Recuperaba estos días atrás un ensayo que leí ya hace muchos años, y que escribió Ortega y Gasset, allá por los años 20 del siglo pasado. Su título, El espectador. En él, Ortega defiende la tesis de que una misma obra de teatro es distinta para cada uno de los espectadores que la contemplan. Según él, y como no podía ser de otra manera en un filósofo que introdujo el concepto de la “circunstancia” dentro de la definición del “hombre”, la visión que pueda tener cada espectador depende de muchos factores. Así, esa percepción podía depender del lugar en el que cada uno estuviera situado en el teatro -a la derecha o a la izquierda del escenario, arriba o abajo, delante o detrás, etc.-; del sexo del espectador, pues la sensibilidad del hombre y de la mujer pueden ser distintas; de la situación económica de cada uno, la obra podría ser interpretada de forma diferente por quién disfruta de una posición económica desahogada frente a quién, por el contrario, no puede hacerlo; de las creencias religiosas que cada uno profese, etc., etc.
Los españoles pasamos de la depresión a la euforia. A lo mejor es lógico
Resumiendo, decía Ortega, la misma obra es distinta para cada espectador porque distintas son las circunstancias que en cada uno de ellos concurrían. Sin embargo, y esto es muy importante, a pesar de las circunstancias distintas de cada cual, del aparente relativismo, sostenía Ortega que había tres cosas, tres realidades que eran comunes a todos ellos. La primera, que, para ver la obra, todos los espectadores estaban en el mismo teatro; la segunda, que todos lo estaban al mismo tiempo; y la tercera, que a todos interesaba que la obra, y su representación, fueran lo mejor posible.
Se preguntarán Vds. ahora el por qué he acudido hoy al clarividente filósofo y qué tiene que ver su argumento con el momento actual de nuestro país. Enseguida les saco de dudas. Parece, estos días, que de repente el calendario español se hubiera “reseteado” y puesto el contador a “cero”. Como si desde el triunfo de la moción de censura frente a Rajoy, se hubiera producido en España un “antes y un después” en la vida política. De la noche a la mañana, hemos pasado de considerar a Sánchez un político amortizado, a verle como el audaz presidente del Gobierno. El nuevo mago de la comunicación y el marketing, capaz de sorprender a propios y extraños con sus acertadas designaciones de “ministras” y ministros. De la desazón de la moción desestabilizadora al entusiasmo desbordado. De la caída libre del PSOE en las encuestas, a liderarlas.

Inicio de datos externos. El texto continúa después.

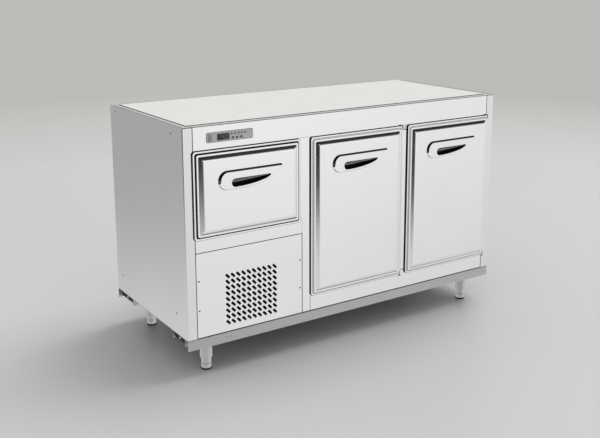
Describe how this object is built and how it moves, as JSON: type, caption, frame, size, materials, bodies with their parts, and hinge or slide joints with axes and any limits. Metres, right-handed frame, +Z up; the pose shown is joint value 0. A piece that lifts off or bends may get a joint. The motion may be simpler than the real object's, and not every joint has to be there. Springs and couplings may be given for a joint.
{
  "type": "undercounter refrigerator",
  "caption": "Stainless undercounter refrigerator with hinged doors, a drawer above its condensing unit, and adjustable legs.",
  "frame": {"origin": "on the floor, under the middle of the cabinet's box", "axes": "+X along the front towards the hinged end, -Y towards the user, +Z up"},
  "size_m": [1.36, 0.621, 0.85],
  "materials": {
    "stainless": "satin scotch-brite stainless sheet",
    "stainless_side": "satin stainless sheet, vertical grain",
    "galvanised": "spangled galvanised sheet",
    "top_sheet": "pale matt coated sheet",
    "black_plastic": "moulded, fine texture",
    "grey_plastic": "moulded, satin",
    "foam": "injected polyurethane foam",
    "white_plastic": "vacuum-formed, semi-gloss",
    "rubber": "soft extruded",
    "black_steel": "black enamel",
    "aluminium": "bare fins"
  },
  "bodies": {
    "cabinet": {"back_panel": "galvanised", "base_pan": "galvanised", "bay_divider": "stainless", "bottom_rail": "stainless", "centre_mullion": "stainless", "compressor": "black_steel", "condenser": "aluminium", "condenser_fan_motor": "black_steel", "condensing_tray": "galvanised", "controller": "grey_plastic", "cord_grommet": "rubber", "drawer_runner_fixed_left": "galvanised", "drawer_runner_fixed_right": "galvanised", "evaporator_coil": "aluminium", "evaporator_cover": "white_plastic", "inner_liner": "stainless", "insulation": "foam", "left_door_hinge_bottom": "stainless", "left_door_hinge_top": "stainless", "leg_channel_front": "galvanised", "leg_channel_rear": "galvanised", "leg_sleeve_front_left": "stainless", "leg_sleeve_front_right": "stainless", "leg_sleeve_rear_left": "stainless", "leg_sleeve_rear_right": "stainless", "middle_stile": "stainless", "right_door_hinge_bottom": "stainless", "right_door_hinge_top": "stainless", "shelf_left": "stainless", "shelf_right": "stainless", "shelf_support_centre": "stainless", "shelf_support_left": "stainless", "shelf_support_right": "stainless", "side_panel_left": "stainless_side", "side_panel_right": "stainless_side", "top_panel": "top_sheet", "top_rail": "stainless", "vent_panel": "stainless"},
    "left_door": {"left_door_skin": "stainless", "left_door_core": "white_plastic", "left_door_gasket": "rubber", "left_door_handle_cup": "black_plastic"},
    "right_door": {"right_door_skin": "stainless", "right_door_core": "white_plastic", "right_door_gasket": "rubber", "right_door_handle_cup": "black_plastic"},
    "drawer": {"drawer_skin": "stainless", "drawer_box": "stainless", "drawer_handle_cup": "black_plastic"},
    "drawer_runners": {"drawer_runner_middle_left": "galvanised", "drawer_runner_middle_right": "galvanised"},
    "condenser_fan": {"condenser_fan_blade": "grey_plastic"},
    "evaporator_fan": {"evaporator_fan": "black_plastic"},
    "key_set": {"key_set": "grey_plastic"},
    "key_down": {"key_down": "grey_plastic"},
    "key_up": {"key_up": "grey_plastic"},
    "foot_front_left": {"leg_foot_front_left": "stainless"},
    "foot_front_right": {"leg_foot_front_right": "stainless"},
    "foot_rear_left": {"leg_foot_rear_left": "stainless"},
    "foot_rear_right": {"leg_foot_rear_right": "stainless"}
  },
  "joints": [
    {"name": "left_door_hinge", "type": "hinge", "parent": "cabinet", "child": "left_door", "pos_m": [0.2114, -0.2958, 0.481], "axis": [0, 0, 1], "range_deg": [0, 100]},
    {"name": "right_door_hinge", "type": "hinge", "parent": "cabinet", "child": "right_door", "pos_m": [0.6454, -0.2958, 0.481], "axis": [0, 0, 1], "range_deg": [0, 100]},
    {"name": "drawer_slide", "type": "slide", "parent": "cabinet", "child": "drawer", "axis": [0, -1, 0], "range_m": [0, 0.4]},
    {"name": "drawer_runner_slide", "type": "slide", "parent": "cabinet", "child": "drawer_runners", "axis": [0, -1, 0], "range_m": [0, 0.2]},
    {"name": "condenser_fan_spin", "type": "hinge", "parent": "cabinet", "child": "condenser_fan", "pos_m": [-0.44, -0.1425, 0.275], "axis": [0, 1, 0], "continuous": true},
    {"name": "evaporator_fan_spin", "type": "hinge", "parent": "cabinet", "child": "evaporator_fan", "pos_m": [0.226, -0.0485, 0.66], "axis": [0, 1, 0], "continuous": true},
    {"name": "key_set_press", "type": "slide", "parent": "cabinet", "child": "key_set", "axis": [0, 1, 0], "range_m": [0, 0.0006], "stiffness_N_per_m": 500},
    {"name": "key_down_press", "type": "slide", "parent": "cabinet", "child": "key_down", "axis": [0, 1, 0], "range_m": [0, 0.0006], "stiffness_N_per_m": 500},
    {"name": "key_up_press", "type": "slide", "parent": "cabinet", "child": "key_up", "axis": [0, 1, 0], "range_m": [0, 0.0006], "stiffness_N_per_m": 500},
    {"name": "foot_front_left_height", "type": "slide", "parent": "cabinet", "child": "foot_front_left", "axis": [0, 0, 1], "range_m": [-0.015, 0.03]},
    {"name": "foot_front_right_height", "type": "slide", "parent": "cabinet", "child": "foot_front_right", "axis": [0, 0, 1], "range_m": [-0.015, 0.03]},
    {"name": "foot_rear_left_height", "type": "slide", "parent": "cabinet", "child": "foot_rear_left", "axis": [0, 0, 1], "range_m": [-0.015, 0.03]},
    {"name": "foot_rear_right_height", "type": "slide", "parent": "cabinet", "child": "foot_rear_right", "axis": [0, 0, 1], "range_m": [-0.015, 0.03]}
  ],
  "couplings": [
    {"joint": "drawer_runner_slide", "follows": "drawer_slide", "ratio": 0.5}
  ]
}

En la España de hoy, nuestros políticos interpretan la obra de forma diferente, y, nosotros los espectadores, participamos poco
Parece que la adormecida sociedad española ha recuperado la ilusión con sólo unos nombramientos de quienes la mayoría del país, hasta su propia designación, no sabían nada de ellos. Da igual. Hay un antes y un después. Una vez más, los españoles pasamos de la depresión a la euforia sin solución de continuidad. La realidad de las cosas, sin embargo, es otra. La Sociedad Civil, es decir el conjunto de los ciudadanos, tiene la impresión de que estos procesos no son más que un juego de políticos y nadie cree, quien tenga dos dedos de frente, que las artificiales y voluntaristas modificaciones, tanto en clave de política interna nacional como europea, cambiarán algo sustancial que afecte realmente a su modo vida.
Este reflejo del “teatrillo” de nuestra política es el que me ha recordado a Ortega y su “espectador”. No le faltaba razón. En la España de hoy, la que a él le preocupaba un siglo antes, nuestros políticos interpretan la obra de forma diferente, y, nosotros los espectadores, también contemplamos la representación de manera distinta. Algunos, más o menos interesados, observamos el desarrollo de la función sin intervenir, sin otra posibilidad que la de valorar, cada uno, según sus propias circunstancias, si lo que vemos nos gusta o no. Nos acomodamos en la distancia para evitar sentirnos intencionadamente partícipes. Y esa es, precisamente, la mayor crítica que se nos puede hacer: la obra se está representando con escasa participación de la sociedad a la que, teóricamente, va dirigida. Y como concluía Ortega, todos estamos en el mismo teatro, todos estamos asistiendo a la misma representación y a todos debería interesarnos que el espectáculo sea lo mejor posible. Y si, además, se nos permitiera juzgarlo, con nuestro voto, mejor todavía.